In some fields of endeavour — most notably, in athletics wherein such powers of concentration can make the difference between victory and defeat — such attentive absorption is upheld as the standard necessary for the achievement of perfection. However, in some circumstances that require high levels of visual awareness, perhaps such centralization of attention isn’t the pathway to a successful outcome.


A well-known experiment conducted by Daniel Simons of the University of Illinois, demonstrated how poor some people’s visual awareness can be when they’re asked to concentrate on a specific task. In their experiment, they show subjects a video of a team of people passing around a basketball. The subjects are asked to count the number of times the team passes the basketball. In the course of the video, a person in a gorilla suit walks onto the screen, stops, faces the camera, beats his chest, and then casually walks out of the camera’s field of recording. Amazingly — and repeatedly — fifty percent of the subjects who watch this video don’t notice the gorilla.


In a sobering demonstration of how much can be missed if you’re focussed too much on one thing, NASA researchers conducted an experiment with experienced commercial airline pilots. The researchers put these pilots into a flight simulator with a heads-up display. They then had the pilots conduct several routine landings in IFR conditions. In some of the landing approaches, the experimenters added an image of a large commercial airplane parked on the runway just as the sim pilots were breaking through the cloud base, to spot the runway for landing. One quarter of the pilots in the simulator landed right through the airplane parked on the runway. They, quite literally, didn’t notice the parked airplane, even though it filled a chunk of their simulator’s cockpit display.


The pilots in the NASA experiment suffered from inattentional blindness. The subjects watching the Gorilla-in-our-Midst video, suffered from it too. People’s perceptual systems evolve to see what they’re most familiar with seeing. If they’re used to seeing a gorilla in the middle of a basketball game, then they’ll see it. If they’re not used to seeing a gorilla in the middle of a basketball game, then they won’t.

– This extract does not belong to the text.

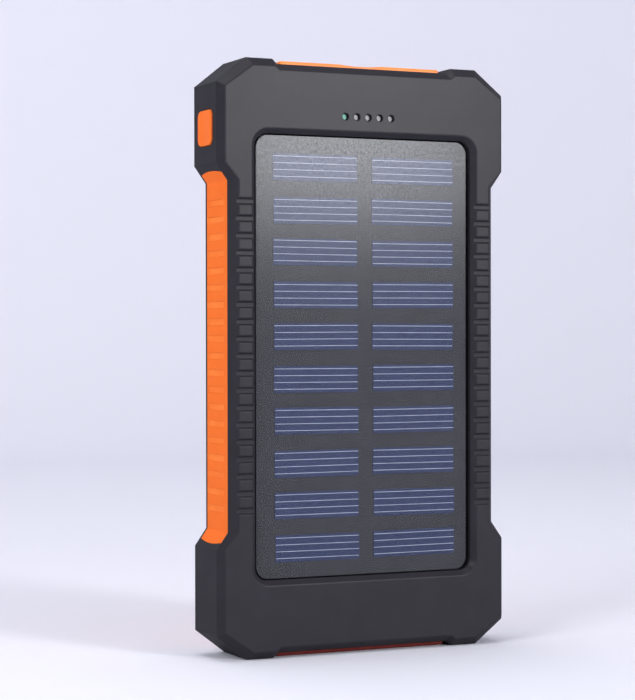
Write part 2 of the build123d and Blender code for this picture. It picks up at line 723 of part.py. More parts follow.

It seems to be the same for pilots. If pilots are used to seeing airplanes on the runway upon which they are set up to land, then they’ll see such airplanes. If they’re not used to — or prepared for — such a scenario, then there’s a chance that they might not cue to the rogue aircraft’s unexpected appearance.


Research is showing that enhancing your ability to focus on one aspect of a task diverts your attention away from any other aspect of your task. Put another way, your ability to detect unexpected events withers the more your attention is focussed on one particular thing. This may seem rather obvious; nevertheless, these empirically-derived results appear rather sobering. In the cockpit of an airplane, as shown by the NASA experiment, inattentional blindness can lead a pilot into a heap of trouble.


Looking isn’t the same as seeing. Our senses can take in limitless quantities of information; but the human brain can’t process all that it takes in. The brain scans for information until something catches its attention. And it likes to settle with the familiar, at the expense of what might actually be there, unprocessed and, thus, unseen.

It doesn’t take much imagination to picture the consequences of inattentional blindness were it to consume the mindset of a pilot. Heavy workloads and stressful situations are the likely precursors to its negative perceptual effect. Perhaps in IFR, perhaps while joining a busy circuit, perhaps while dealing with a mechanical issue or an emergency situation in flight: these are the types of scenarios within which such blindness can obscure an embryonic accident.


When it becomes impossible to attend to all the stimuli thrown at you in a given situation, you may fail to see objects or stimuli that you’re not expecting to see, even though they are as plain as the proverbial day.


Bottom line: beware the nefarious subtleties of fixation. Clustering your attention on one thing in an airplane isn’t a good thing. Keep your eyes open to see, not just to look. And always expect the unexpected.